Bei den Genfer Verkehrsbetrieben droht ein Streik

Nach einer ersten Streikankündigung der SEV-Sektion TPG am 28. Juni und der Anrufung der kantonalen Schlichtungsstelle durch die Geschäftsleitung hat diese die Angelegenheit als nicht schlichtbar eingestuft. Das letzte Angebot der Direktion wurde von den Vorständen von SEV und Transfair als unzureichend erachtet, insbesondere deshalb, weil es die Teuerung von 1,2% nur zur Hälfte ausgleichen würde. Nun hat die Basis bis 7. September zu entscheiden, ob sie das Angebot annehmen oder die Streikankündigung reaktivieren will.

Den Vorschlag der Geschäftsleitung annehmen oder die Streikankündigung reaktivieren? Die Basis hat das letzte Wort.
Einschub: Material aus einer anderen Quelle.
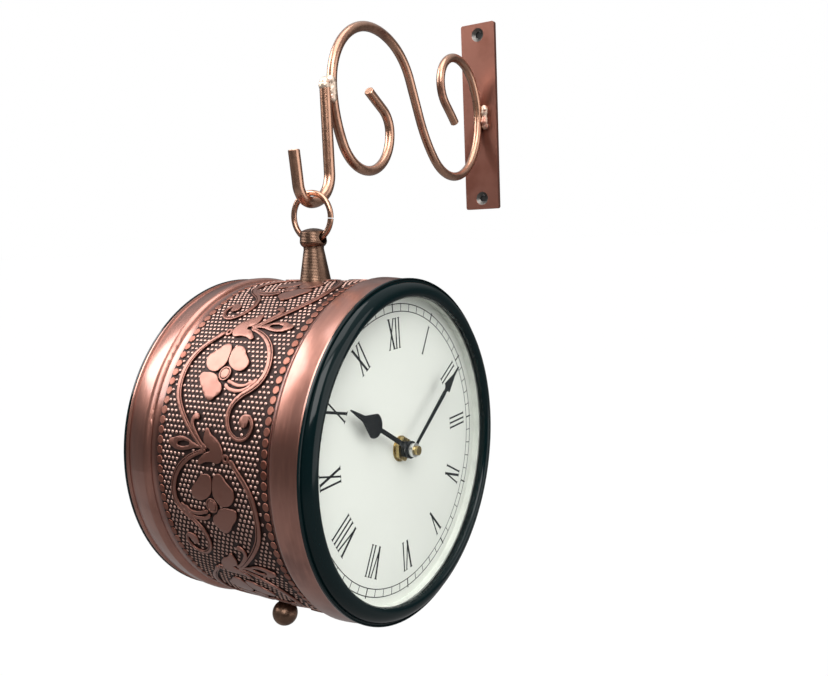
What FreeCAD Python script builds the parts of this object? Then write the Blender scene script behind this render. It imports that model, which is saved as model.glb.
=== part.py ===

Die galoppierende Inflation und die schwindende Kaufkraft könnten zu einem Streik bei der TPG führen. Artikel 23 des Personalstatuts der TPG schreibt die automatische Indexierung der Löhne an die Lebenshaltungskosten vor, die ausgehend vom Basismonat November des Vorjahrs zum November des laufenden Jahres kalkuliert wird. Die aktuelle Teuerung zwischen November 2020 und November 2021 beläuft sich auf +1,2%.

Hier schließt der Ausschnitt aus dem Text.